WHAT THE TASK ASKS
Return only the lines from the top of the material through the line marked by "from FreeCAD import", unaltered.

COLLECTED MATERIAL
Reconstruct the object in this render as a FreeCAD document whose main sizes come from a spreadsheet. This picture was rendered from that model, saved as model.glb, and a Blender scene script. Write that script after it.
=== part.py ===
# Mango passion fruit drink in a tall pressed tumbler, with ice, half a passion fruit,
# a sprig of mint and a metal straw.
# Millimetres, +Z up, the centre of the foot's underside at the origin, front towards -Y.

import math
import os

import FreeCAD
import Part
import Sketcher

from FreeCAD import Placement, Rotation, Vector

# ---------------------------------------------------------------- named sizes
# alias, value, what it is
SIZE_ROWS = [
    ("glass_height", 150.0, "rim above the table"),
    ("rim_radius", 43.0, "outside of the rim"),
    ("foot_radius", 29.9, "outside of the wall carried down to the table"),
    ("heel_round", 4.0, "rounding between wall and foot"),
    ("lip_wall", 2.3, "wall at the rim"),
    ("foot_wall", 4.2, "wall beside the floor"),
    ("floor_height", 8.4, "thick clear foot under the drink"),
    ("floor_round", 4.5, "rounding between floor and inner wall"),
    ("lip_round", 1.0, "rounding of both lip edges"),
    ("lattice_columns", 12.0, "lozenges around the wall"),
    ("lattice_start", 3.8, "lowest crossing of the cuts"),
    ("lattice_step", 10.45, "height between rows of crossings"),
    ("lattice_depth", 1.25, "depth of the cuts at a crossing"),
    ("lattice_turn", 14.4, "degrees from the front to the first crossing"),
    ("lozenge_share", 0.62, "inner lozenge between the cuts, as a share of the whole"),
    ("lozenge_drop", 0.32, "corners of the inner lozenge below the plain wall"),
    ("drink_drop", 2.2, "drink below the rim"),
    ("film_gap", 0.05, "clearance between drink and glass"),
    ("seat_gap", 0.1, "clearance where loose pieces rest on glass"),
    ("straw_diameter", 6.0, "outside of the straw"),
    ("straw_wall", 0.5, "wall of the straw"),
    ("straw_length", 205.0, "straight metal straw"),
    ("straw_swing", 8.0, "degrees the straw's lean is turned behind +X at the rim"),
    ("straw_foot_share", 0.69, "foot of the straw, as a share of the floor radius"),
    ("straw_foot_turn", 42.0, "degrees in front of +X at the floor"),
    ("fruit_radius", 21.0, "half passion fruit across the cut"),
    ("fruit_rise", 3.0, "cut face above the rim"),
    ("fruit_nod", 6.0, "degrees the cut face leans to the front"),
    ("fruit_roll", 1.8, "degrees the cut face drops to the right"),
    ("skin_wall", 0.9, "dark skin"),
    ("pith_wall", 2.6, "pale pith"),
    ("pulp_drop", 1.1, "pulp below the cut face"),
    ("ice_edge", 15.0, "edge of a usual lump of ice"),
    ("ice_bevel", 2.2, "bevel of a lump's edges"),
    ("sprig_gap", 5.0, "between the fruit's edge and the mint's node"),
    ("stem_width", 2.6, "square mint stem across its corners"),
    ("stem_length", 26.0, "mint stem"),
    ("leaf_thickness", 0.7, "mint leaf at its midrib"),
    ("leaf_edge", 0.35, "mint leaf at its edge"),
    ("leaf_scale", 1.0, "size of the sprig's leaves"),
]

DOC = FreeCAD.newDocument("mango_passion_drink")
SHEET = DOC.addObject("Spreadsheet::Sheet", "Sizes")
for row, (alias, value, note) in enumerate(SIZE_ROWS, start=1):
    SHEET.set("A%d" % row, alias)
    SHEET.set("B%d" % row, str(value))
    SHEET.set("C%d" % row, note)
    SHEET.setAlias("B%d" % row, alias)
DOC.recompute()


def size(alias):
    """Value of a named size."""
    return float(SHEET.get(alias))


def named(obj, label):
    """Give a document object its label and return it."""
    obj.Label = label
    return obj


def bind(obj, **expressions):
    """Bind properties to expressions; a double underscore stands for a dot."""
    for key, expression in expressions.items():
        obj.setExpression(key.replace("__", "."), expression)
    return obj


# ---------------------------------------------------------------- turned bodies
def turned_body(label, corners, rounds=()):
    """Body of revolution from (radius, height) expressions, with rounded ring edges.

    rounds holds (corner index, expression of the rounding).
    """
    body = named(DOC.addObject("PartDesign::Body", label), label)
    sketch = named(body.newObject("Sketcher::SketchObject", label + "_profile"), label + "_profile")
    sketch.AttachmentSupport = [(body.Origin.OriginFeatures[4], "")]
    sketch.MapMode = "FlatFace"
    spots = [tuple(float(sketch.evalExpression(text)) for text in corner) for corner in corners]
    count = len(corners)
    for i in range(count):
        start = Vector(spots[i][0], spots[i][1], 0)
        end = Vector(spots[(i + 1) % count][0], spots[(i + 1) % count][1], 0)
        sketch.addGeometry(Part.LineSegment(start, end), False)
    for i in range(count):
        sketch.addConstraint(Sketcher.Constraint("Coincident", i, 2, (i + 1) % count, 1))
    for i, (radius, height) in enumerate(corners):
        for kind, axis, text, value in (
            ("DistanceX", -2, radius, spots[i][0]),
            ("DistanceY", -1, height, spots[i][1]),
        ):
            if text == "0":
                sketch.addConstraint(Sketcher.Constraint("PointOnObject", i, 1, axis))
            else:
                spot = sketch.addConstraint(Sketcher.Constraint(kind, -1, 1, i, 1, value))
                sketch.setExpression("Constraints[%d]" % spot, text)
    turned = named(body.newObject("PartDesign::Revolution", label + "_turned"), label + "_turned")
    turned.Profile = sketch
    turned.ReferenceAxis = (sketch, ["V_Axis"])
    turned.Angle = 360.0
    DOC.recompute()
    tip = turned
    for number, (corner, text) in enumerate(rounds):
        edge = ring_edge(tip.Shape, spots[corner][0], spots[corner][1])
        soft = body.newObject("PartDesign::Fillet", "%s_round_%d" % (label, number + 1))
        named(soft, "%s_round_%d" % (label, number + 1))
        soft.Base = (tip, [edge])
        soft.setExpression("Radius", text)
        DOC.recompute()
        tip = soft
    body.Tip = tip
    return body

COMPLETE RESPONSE
Reconstruct the object in this render as a FreeCAD document whose main sizes come from a spreadsheet. This picture was rendered from that model, saved as model.glb, and a Blender scene script. Write that script after it.
=== part.py ===
# Mango passion fruit drink in a tall pressed tumbler, with ice, half a passion fruit,
# a sprig of mint and a metal straw.
# Millimetres, +Z up, the centre of the foot's underside at the origin, front towards -Y.

import math
import os

import FreeCAD
import Part
import Sketcher

from FreeCAD import Placement, Rotation, Vector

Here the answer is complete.